Chief Justice Charles Evans Hughes once described the Constitution as “the greatest instrument ever designed to prevent things from being done.” It still is — and that is the first blessing we should count. The Democrats want much; they will get relatively little.

The president’s poll numbers have slipped below the 50 percent mark, and this too is good news — but not simply because it’s clear he can’t fool all the people all the time. Americans are judging him as their president; race seems to have become irrelevant. White guilt is fading. In an attack on Rep.
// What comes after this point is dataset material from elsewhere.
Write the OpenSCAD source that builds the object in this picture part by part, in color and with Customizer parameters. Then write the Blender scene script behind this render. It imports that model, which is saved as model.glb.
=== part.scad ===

Artur Davis (D., Ala.), Jesse Jackson recently said, “You can’t vote against health care and call yourself a black man.” Even on the left, it didn’t go over well. Playing the race card is Jackson’s only skill; it has earned him fame and fortune. He’s now the spokesman of a faded era.

In this season of giving thanks, we should never forget how far we have come down the road of racial progress, and in how short a time. Jazz pianist Oscar Peterson once recalled that, a half century ago, a white man traveled regularly from Georgia to Montreal to hear him play. Having noticed the man in the audience repeatedly, Peterson decided to greet him personally. He held out his hand, but his devoted fan from Georgia could not shake the hand of a Negro.

Centuries of racial insanity — and of white psyches so warped as to be beyond comprehension — are behind us.

— Abigail Thernstrom is the author, most recently, of Voting Rights — and Wrongs: The Elusive Quest for Racially Fair Elections. She is an adjunct scholar at the American Enterprise Institute and vice chairman of the U.S. Commission on Civil Rights.